В начале 1950-х вопрос об источниках творчества Глинки был решен кардинально:
Влияние французской оперы на Глинку в период, предшествующий созданию «Ивана Сусанина», по всей очевидности, необходимо исключить <…>. Исключается влияние на Глинку и немецкой оперы. <…> Немецкая опера во всех ее типах состояла (включая и «Фиделио» Бетховена) из музыкальных номеров, соединяемых прозаическим разговором, и, таким образом, не могла явиться для Глинки убедительным примером жанра.

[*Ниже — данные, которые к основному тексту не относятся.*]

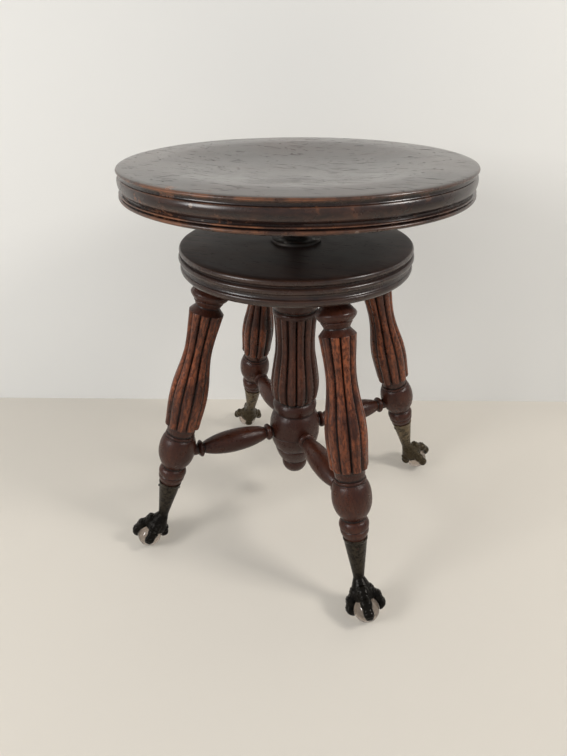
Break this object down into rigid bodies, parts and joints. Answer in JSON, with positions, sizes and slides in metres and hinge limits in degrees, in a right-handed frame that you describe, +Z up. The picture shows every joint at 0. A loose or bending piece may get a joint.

Туманная мистика веберовской «Эврианты» (в которой впервые у Вебера появился речитатив) должна была оставить Глинку холодным в том случае, если он слышал эту оперу. К тому же Глинка, как свидетельствует его известный разговор с Листом, относился к Веберу достаточно критически. Известно, что «Дон-Жуана» Моцарта Глинка не считал образцовым произведением.
Нет никакого сомнения, что все эти влияния на Глинку должны быть исключены; оперное искусство Глинки и по высоким устремлениям идейного порядка, и по формам не имело никакого прототипа, на который композитор мог бы равняться. Рождение «отечественной героико-трагической оперы» «Иван Сусанин» <…> было принципиально новым, новаторским завоеванием мирового оперного искусства <…>. Родилась русская реалистическая опера – «лучшая опера в мире»1639.
Вообще же на осмысление проблемы генезиса музыкального стиля русского классика (как, впрочем, и русской классики в целом) в советском музыковедении было наложено вето:
Сколько бы «влияний» ни старались вскрывать в его музыке, сколько бы «измов» ни пытались нагромождать при ее анализах, Глинка был и остается самобытным национальным художником1640.
Таким образом, русская классика была помещена за «железный занавес», подобный тому, за которым к этому времени очутилась советская музыка и вся советская культура.
Эту ситуацию хорошо иллюстрирует биографический фильм о Глинке Г. Александрова. Его основная коллизия посвящена борьбе русского художника с «низкопоклонством перед Западом», которое с лихвой демонстрируют в различных эпизодах фильма представители «высшей знати». Олицетворением «Запада» становятся здесь солисты итальянской оперной труппы в России. С симпатией обрисованные в сценах итальянского путешествия Глинки итальянцы (включая и оперных певцов), в контексте российской жизни наделяются откровенно негативными качествами. В пространстве фильма они появляются, сопровождаемые ремаркой:
В вестибюль, чихая и кашляя, визжа и хохоча, входят итальянские певцы и певицы1641.
В то время как Глинка репетирует в «неудобной буфетной театра»1642, подбадривая певцов энергичными призывами, его «конкуренты» – итальянцы находятся в явно привилегированных условиях:
Из зрительного зала в буфетную вдруг полились сладкие звуки итальянской музыки. Там тоже идет репетиция. Дирижер-итальянец <…> томно дирижирует оркестром, исполняющим нечто сентиментальное, нежное, дремотное1643.
Историческая правда намеренно игнорирована в этом эпизоде: итальянская труппа Замбони (Луиджи Дзамбони) покинула Петербург за пять лет до премьеры «Жизни за царя». Вернулись же итальянцы в блистательном составе солистов (Паста, Рубини, Тамбурини, Виардо и др.) в 1843 году, и невероятный успех их выступлений косвенно предопределил краткость сценической жизни первой постановки «Руслана и Людмилы»1644. Однако контаминацией исторических эпизодов сценаристы решают ряд задач: наглядно обозначают противостояние нарождающейся русской национальной композиторской школы «итальянщине» и вводят семантически значимую оппозицию топоса пробуждения и топоса сна1645, имеющую однозначно социальную трактовку: Глинка, подобно декабристам в известном изречении Ленина, «будит» молодое поколение русских музыкантов (среди которых и певица Петрова-Воробьева, и композитор Александр Даргомыжский, и будущие деятели «Могучей кучки»), итальянцы же своей сладкозвучной музыкой «усыпляют», подобно сиренам, порыв к новому национальному искусству, глубоко революционному по своей исторической роли.
Тема национального искусства выводит авторов фильма на проблему космополитизма:
«Национальной музыки в Италии больше нет, – пылко подтверждает Берлиоз. – Ее задушили австрийские жандармские оркестры».